Lastly, while not one of the principles, on a quarterly basis, lenders must now publicly disclose their book of business by insured vs. uninsured loans, amortization buckets, average LTV at origination and provide commentary on the impact on residential mortgage loans and HELOCs in the event of an economic downturn.

What Does this Mean to Brokers?
In terms of “A” business - not a lot has changed.  As I suspect is the practice now, brokers must know their client, know their client’s financial circumstances and be satisfied that their client has the ability to repay.  

For HELOC “A” clients, LTV on the HELOC portion of the advance has been limited to 65%. Brokers can still provide their clients with an 80-per cent LTV option by combining the HELOC portion with a fixed or variable portion if the HELOC product allows, such is the case with our HELOC product Homeworks.

For clients that we call alternative lending clients, including “B”, NIQ and Stated Income clients, brokers will probably have to provide a little more information.  The biggest challenge will be business-for-self (BFS) clients who do not have traditional income confirmation documents.

What Does this Mean to Optimum Mortgage?
Well in summary, not much has changed. Our previous underwriting policy was generally compliant with B20 regulations.  We are primarily an alternative lender, which is we are a BFS and “bruised credit” mortgage lender. We have always conducted due diligence to determine the borrower’s ability to make repayments. We also offer “A” residential mortgages and have a very competitive HELOCs, which is now limited to 65 per cent on the HELOC portion as a result of B20.

Prior to B20, we did not have stated TDS and GDS ratios in our alternative lending policy. Consequently, our underwriting policy will now include TDS and GDS ratio limits for our alternative lending products. These limits will be significantly higher than "A" lending requirements as our main focus will continue to be on ensuring affordability for the borrower.

B20 does state that if a lender advances a “non-conforming mortgage,” the LTV is limited to 65 per cent. At Optimum Mortgage, a non-conforming mortgage is one where a borrower has either (or both) a lower-than-average beacon score and/or the borrower’s ability to service the proposed debt cannot be confirmed to our satisfaction. Defining a non-conforming mortgage beyond this is difficult at this time.  We suggest brokers work with our business development managers and underwriters on a case-by-case basis and clarification will become evident.
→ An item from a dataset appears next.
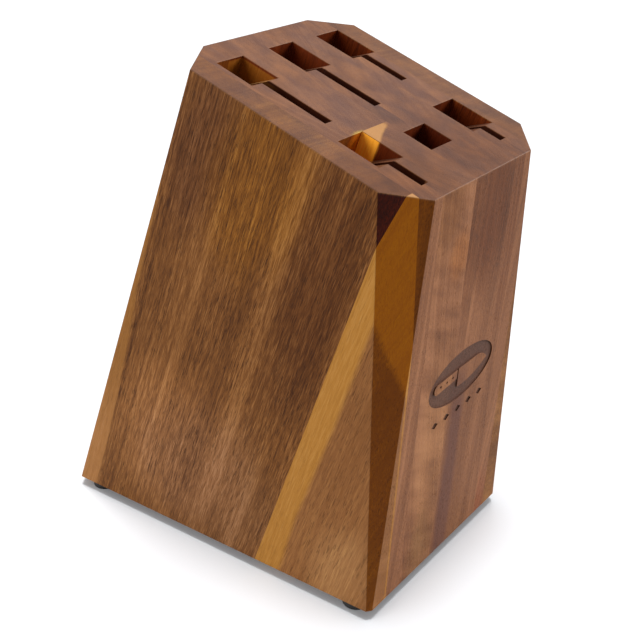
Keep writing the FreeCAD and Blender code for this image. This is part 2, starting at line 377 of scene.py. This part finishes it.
def heartwood(m, at, figure, board):
    """Colour of the growth bands and fibres."""
    bands = m.noise(m.join(m.times(figure.ring, 1 / board.band), 0.0, m.times(at.h, 1 / 900)),
                    2.0, 0.55, figure.seed + 5)
    blotch = m.sway(at.scaled(1 / 26, 1 / 110), 2.0, 0.5, figure.seed + 2)
    tone = m.plus(m.line(bands, 0.25, 0.75, 0.28, 0.72), m.times(blotch, 0.6))
    tone = m.plus(tone, m.times(figure.fine, 0.8), m.times(figure.fibre, 1.5 * board.streak))
    if board.ripple:
        climb = m.plus(m.times(at.h, 1 / 6.5), m.times(at.x, 1 / 14))
        across = m.join(m.times(at.x, 1 / 30), m.times(at.s, 1 / 30), climb)
        ripple = m.sway(across, 1.0, 0.5, figure.seed + 11)
        tone = m.plus(tone, m.times(ripple, 0.9 * board.ripple))
    return m.ramp(tone, list(zip((0.0, 0.5, 1.0), board.colours)))


def with_patches(m, at, figure, board, colour):
    for patch in board.patches:
        away = m.vec("DIVIDE", m.vec("SUBTRACT", at.point, patch.centre), patch.reach)
        away = m.plus(m.vec("LENGTH", away), m.times(figure.wave, 0.8), m.times(figure.fibre, 0.5))
        colour = m.mix(m.step(away, 1.15, 0.4), colour, m.tint(colour, patch.tint))
    return colour


def with_purple_streak(m, at, figure, colour):
    """The streak runs down the lower half of the block, either side of the middle slits' glue line."""
    across = m.away(m.plus(at.x, m.times(figure.wave, 5.0)), SLIT_COLUMNS[1])
    streak = m.times(m.step(across, 8.5, 3.0), m.step(at.h, -70, -105))
    return m.mix(m.times(streak, 0.7), colour, PURPLE)


def sapwood(m, at, figure, board):
    """Golden colour."""
    tone = m.plus(0.5, m.times(figure.fine, 0.6), m.times(figure.fibre, 0.7))
    gold = m.ramp(tone, list(zip((0.0, 0.5, 1.0), SAPWOOD)))
    if board.sap is rear_strip:
        # painted sheen: the golden strip is lighter and bluer low down and darker higher up
        gold = m.tint(gold, m.mix(m.step(at.h, -140, -205), (0.7, 0.65, 0.78), (0.92, 0.92, 1.6)))
    return gold


def end_grain(m, at, figure, colour, golden):
    """Colour where the grain ends on the surface: greyer, cloudy, with faint rings and specks. The grey is
    partly the end grain's own colour and partly painted sheen.
    """
    cloud = m.noise(m.join(m.times(at.x, 1 / 12), m.times(at.s, 1 / 20), figure.seed), 3.0, 0.6, 4.0)
    mottle = m.noise(m.join(m.times(at.x, 1 / 8), m.times(at.s, 1 / 11), figure.seed), 2.0, 0.5, 8.0)
    arcs = m.noise(m.join(m.times(figure.ring, 1 / 2.6), 0.0, figure.seed), 2.0, 0.6, figure.seed + 15)
    greyish = m.mix(m.step(cloud, 0.3, 0.7), rgb(98, 73, 65), rgb(126, 86, 62))
    grey = m.mix(m.line(golden, 0, 1, 0.5, 0.1), m.tint(colour, (0.72, 0.74, 0.78)), greyish)
    grey = m.mix(m.step(arcs, 0.35, 0.65, 0.3, 0.0), grey, rgb(84, 54, 42))
    grey = m.mix(m.times(m.step(figure.speck, 0.02, 0.25), 0.6), grey, rgb(88, 62, 52))
    grey = m.tint(grey, m.mix(m.step(mottle, 0.35, 0.65), (0.87, 0.88, 0.96), (1.12, 1.1, 1.06)))
    # painted sheen: lighter and bluer towards the rear of the top
    grey = m.tint(grey, m.mix(m.step(at.s, 8, 58), (0.98, 0.9, 0.8), (1.2, 1.26, 1.34)))
    return m.mix(m.times(golden, 0.85), grey, SAPWOOD_END)


def on_cut_corner(m, at):
    """1 on the flats that take off the front corners, 0 elsewhere."""
    across, forward = FRONT_CORNER_FACING
    return m.plus(*(m.step(m.dot(at.normal, (side * across, forward, 0)), 0.975, 0.99) for side in (-1, 1)))


def in_ornament(m, at):
    """1 in the ornament sunk into the front face, 0 elsewhere."""
    sunk = m.times(m.step(at.depth, 0.05, 0.3), m.step(at.depth, 3.0, 1.5))
    beside = m.step(m.away(at.x, ORNAMENT_MIDDLE[0]), ORNAMENT_REACH[0], ORNAMENT_REACH[0] - 1)
    above = m.step(m.away(at.rise, ORNAMENT_MIDDLE[1]), ORNAMENT_REACH[1], ORNAMENT_REACH[1] - 2)
    return m.times(sunk, beside, above)


def in_slots(m, at):
    """1 on the inner walls of slots, pockets and well, less on the pockets' sloping floors, 0 elsewhere."""
    behind_front = m.step(at.depth, 5.5, 7.0)
    beside = m.step(m.size(at.x), SLOTS_HALF_WIDTH + 2, SLOTS_HALF_WIDTH)
    along = m.step(m.away(at.s, SLOTS_MIDDLE), SLOTS_HALF_LENGTH, SLOTS_HALF_LENGTH - 1)
    below_top = m.step(at.h, -0.12, -0.5)
    return m.times(behind_front, beside, along, below_top, m.step(at.end_on, 0.82, 0.7, 0.3, 1.0))


def in_slits(m, at):
    """1 between the side walls of the narrow slits, 0 on the walls that face up or down the slope."""
    near = 0.0
    for column in SLIT_COLUMNS:
        near = m.plus(near, m.step(m.away(at.x, column), SLIT_HALF_WIDTH + 0.1, SLIT_HALF_WIDTH))
    facing_along = m.size(m.dot(at.normal, UP_SLOPE))
    return m.times(near, m.step(facing_along, 0.9, 0.5))


def on_top_edge(m, at):
    """1 on the rounded edges around the top, 0 elsewhere."""
    slanting = m.times(m.step(at.end_on, 0.12, 0.3), m.step(at.end_on, 0.985, 0.9))
    return m.times(slanting, m.step(at.h, -0.8, -0.45))


def wood(name, board):
    m = Shade("wood_" + name)
    at = Place(m)
    figure = Figure(m, at, board, seed=sum(ord(letter) for letter in name) * 0.37)
    pores = figure.pores

    colour = with_patches(m, at, figure, board, heartwood(m, at, figure, board))
    if board.purple:
        colour = with_purple_streak(m, at, figure, colour)
    golden = 0.0
    if board.sap:
        golden = board.sap(m, at, m.plus(figure.wave, m.times(figure.fibre, 0.25)))
        colour = m.mix(golden, colour, sapwood(m, at, figure, board))
        pores = m.times(pores, m.line(golden, 0, 1, 1.0, 0.35))
    colour = m.mix(m.times(pores, 0.6 * board.streak), colour, PORE)

    end = m.step(at.end_on, 0.55, 0.92)
    colour = m.mix(end, colour, end_grain(m, at, figure, colour, golden))
    # painted shade: the cut-off corners lack the sheen of the faces beside them, so they are painted deeper
    # and redder
    colour = m.mix(on_cut_corner(m, at), colour, m.tint(colour, board.corner_shade_tint))

    # painted shade: inside the slots the wood is painted darker and redder, and the narrow slits darker
    # still; one golden pocket wall gets painted light instead
    inner = in_slots(m, at)
    slot_shaded = m.mix(golden, m.tint(colour, board.slot_shade_tint), m.tint(colour, board.gold_slot_shading))
    colour = m.mix(inner, colour, slot_shaded)
    colour = m.mix(m.times(in_slits(m, at), inner, 0.8), colour, SLIT_SHADE)

    char = m.mix(m.step(m.noise(at.scaled(2.0, 2.0), 3.0, 0.6, figure.seed + 14), 0.3, 0.7), *BURNT)
    colour = m.mix(m.times(in_ornament(m, at), 0.9), colour, char)
    # sanded edges catch a little dust, and get a faint painted highlight
    colour = m.mix(m.times(on_top_edge(m, at), 0.05), colour, EDGE_DUST_AND_HIGHLIGHT)

    rough = m.plus(0.46, m.times(figure.fibre, 0.25), m.times(end, 0.06), m.times(pores, 0.2))
    relief = m.minus(m.times(figure.fibre, 0.5), m.times(pores, 0.6))
    relief = m.plus(relief, m.times(figure.speck, end, 0.4))
    m.give(base_color=colour, roughness=rough, normal=m.bump(relief, 0.35, 0.0004))
    m.surface.inputs["Specular IOR Level"].default_value = 0.1
    return m.mat


# ------------------------------------------------------------------ rubber and steel

def rubber():
    m = Shade("foot_rubber")
    point = m.add("ShaderNodeTexCoord").outputs["Object"]
    fine = m.noise(m.vec("MULTIPLY", point, (2600, 2600, 2600)), 3.0, 0.6, 2.0)
    dust = m.noise(m.vec("MULTIPLY", point, (160, 160, 160)), 4.0, 0.6, 5.0)
    m.give(base_color=m.ramp(dust, [(0.35, (0.010, 0.010, 0.011)), (0.75, (0.035, 0.034, 0.033))]),
           roughness=m.line(fine, 0.3, 0.7, 0.5, 0.75),
           normal=m.bump(fine, 0.3, 0.0001))
    return m.mat


def steel():
    m = Shade("screw_steel")
    point = m.add("ShaderNodeTexCoord").outputs["Object"]
    brushed = m.noise(m.vec("MULTIPLY", point, (900, 9000, 9000)), 3.0, 0.6, 1.0)
    stain = m.noise(m.vec("MULTIPLY", point, (500, 500, 500)), 3.0, 0.5, 7.0)
    m.give(base_color=m.ramp(stain, [(0.35, (0.42, 0.41, 0.38)), (0.7, (0.62, 0.62, 0.6))]),
           roughness=m.line(brushed, 0.2, 0.8, 0.22, 0.48),
           normal=m.bump(brushed, 0.15, 0.00005))
    m.surface.inputs["Metallic"].default_value = 1.0
    return m.mat


def finish_node(name, material):
    mesh = nodes[name].data
    mesh.materials.clear()
    mesh.materials.append(material)


for board_name, board_look in BOARDS.items():
    finish_node(board_name, wood(board_name, board_look))
foot_rubber = rubber()
for foot in ("front_left", "front_right", "rear_left", "rear_right"):
    finish_node("foot_" + foot, foot_rubber)
finish_node("foot_screws", steel())


# ------------------------------------------------------------------ floor

FLOOR_HALF = 12.0                          # metres
FLOOR_SEEN = (0.87, 0.89, 0.92)
FLOOR_BOUNCE = (0.6, 0.6, 0.6)             # what the floor throws back onto the block


def floor():
    corners = [(-FLOOR_HALF, -FLOOR_HALF, 0), (FLOOR_HALF, -FLOOR_HALF, 0),
               (FLOOR_HALF, FLOOR_HALF, 0), (-FLOOR_HALF, FLOOR_HALF, 0)]
    mesh = bpy.data.meshes.new("floor")
    mesh.from_pydata(corners, [], [(0, 1, 2, 3)])
    plane = bpy.data.objects.new("floor", mesh)
    bpy.context.scene.collection.objects.link(plane)
    m = Shade("pale_floor")
    seen = m.add("ShaderNodeLightPath").outputs["Is Camera Ray"]
    m.give(base_color=m.mix(seen, FLOOR_BOUNCE, FLOOR_SEEN), roughness=0.9)
    m.surface.inputs["Specular IOR Level"].default_value = 0.1
    mesh.materials.append(m.mat)
    return plane


# ------------------------------------------------------------------ light

SURROUND_LIGHT = 0.3
SURROUND_SEEN = 1.0                        # behind the floor's far edge


def receivers(name, plane, state):
    """What a light falls on: only the floor ("INCLUDE") or everything else ("EXCLUDE")."""
    group = bpy.data.collections.new(name)
    group.objects.link(plane)
    group.collection_objects[0].light_linking.link_state = state
    return group


def soft_sun(name, towards, strength, spread, falls_on, shadows=True):
    """A very large soft light, far away in the given direction, spread over so many degrees."""
    light = bpy.data.lights.new(name, "SUN")
    light.energy = strength * math.pi
    light.angle = math.radians(spread)
    light.use_shadow = shadows
    lamp = bpy.data.objects.new(name, light)
    lamp.rotation_mode = "QUATERNION"
    lamp.rotation_quaternion = Vector(towards).to_track_quat("Z", "Y")
    lamp.light_linking.receiver_collection = falls_on
    bpy.context.scene.collection.objects.link(lamp)


def surround():
    """White all round, weaker as a light than as it is seen."""
    world = bpy.data.worlds.new("studio")
    bpy.context.scene.world = world
    world.use_nodes = True
    tree = world.node_tree
    background = tree.nodes["Background"]
    background.inputs["Color"].default_value = (1.0, 1.0, 1.0, 1.0)
    rays = tree.nodes.new("ShaderNodeLightPath")
    strength = tree.nodes.new("ShaderNodeMapRange")
    strength.inputs["To Min"].default_value = SURROUND_LIGHT
    strength.inputs["To Max"].default_value = SURROUND_SEEN
    tree.links.new(rays.outputs["Is Camera Ray"], strength.inputs["Value"])
    tree.links.new(strength.outputs["Result"], background.inputs["Strength"])


ground = floor()
on_block = receivers("all_but_floor", ground, "EXCLUDE")
on_floor = receivers("floor_only", ground, "INCLUDE")
soft_sun("left_light", (-0.72, 0.48, 0.50), strength=0.74, spread=40, falls_on=on_block)
soft_sun("right_light", (0.75, -0.42, 0.51), strength=1.76, spread=40, falls_on=on_block)
soft_sun("overhead", (0.0, -0.04, 1.0), strength=0.72, spread=16, falls_on=on_floor)
soft_sun("floor_fill", (0.0, 0.0, 1.0), strength=0.3, spread=60, falls_on=on_floor, shadows=False)
surround()


# ------------------------------------------------------------------ camera

CAMERA_AZIMUTH = math.radians(-54.21)      # from the front, towards the block's left
CAMERA_ELEVATION = math.radians(23.59)
CAMERA_ROLL = math.radians(0.39)
CAMERA_TARGET = Vector((0, 0.00055, 0.1175))
CAMERA_DISTANCE = 0.51554
CAMERA_OFFSET = (0.012904, -0.000736)      # across and up, in the picture's own directions
SENSOR_WIDTH = 36.0                        # mm
FOCAL_LENGTH = 63.42                       # mm
VERTICAL_SHIFT = -0.0625


def camera():
    level = math.cos(CAMERA_ELEVATION)
    back = Vector((math.sin(CAMERA_AZIMUTH) * level,
                   -math.cos(CAMERA_AZIMUTH) * level,
                   math.sin(CAMERA_ELEVATION)))
    right = Vector((0, 0, 1)).cross(back).normalized()
    above = back.cross(right)
    x_axis = math.cos(CAMERA_ROLL) * right + math.sin(CAMERA_ROLL) * above
    y_axis = math.cos(CAMERA_ROLL) * above - math.sin(CAMERA_ROLL) * right
    across, up = CAMERA_OFFSET
    place = CAMERA_TARGET + back * CAMERA_DISTANCE + x_axis * across + y_axis * up
    data = bpy.data.cameras.new("camera")
    data.sensor_width = SENSOR_WIDTH
    data.lens = FOCAL_LENGTH
    data.shift_y = VERTICAL_SHIFT
    data.clip_start = 0.01
    cam = bpy.data.objects.new("camera", data)
    cam.matrix_world = Matrix.Translation(place) @ Matrix((x_axis, y_axis, back)).transposed().to_4x4()
    bpy.context.scene.collection.objects.link(cam)
    bpy.context.scene.camera = cam


camera()
bpy.context.scene.view_settings.view_transform = "Standard"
In response to the challenge to confirm income levels for BFS clients who do not have traditional income confirmation documents: for the last couple of years, we have requested bank statements as a means of doing so. That will not change.  If a BFS client states he/she has income of $75,000 per annum, we would expect to see business bank statements that would suggest the business can afford to pay the borrower $75,000 annually.  We may also need to see personal bank statements, demonstrating personal income at this level. This all assumes no traditional income documents, such as tax returns, are available.  

We suggest brokers continue to ask their clients – “is this mortgage payment affordable?”  Our expectation is that brokers are satisfied that their client can afford to repay this debt and we can see in their bank statements that the debt is affordable.  
    
Summary
•    Bad underwriting practices in the USA on Residential Mortgages created a financial crisis throughout the world that has yet to be solved.  
•    These guidelines ensure lenders do not fall into the trap of doing business without appropriate consideration to risk assessment.
•    Lenders have to ensure that referring brokers conduct due diligence to satisfy themselves that they know who their client is and they have the capacity and the willingness to repay.  
•    Is this bad?  No, not at all.
•    Will this make business more difficult to conduct? Initially, but on balance, brokers should not see much difference.
•    As a broker, what can you do?  Work closely with your Underwriter and your BDM.  Remember, we all want to get the deal done, so let’s all work through these changes together.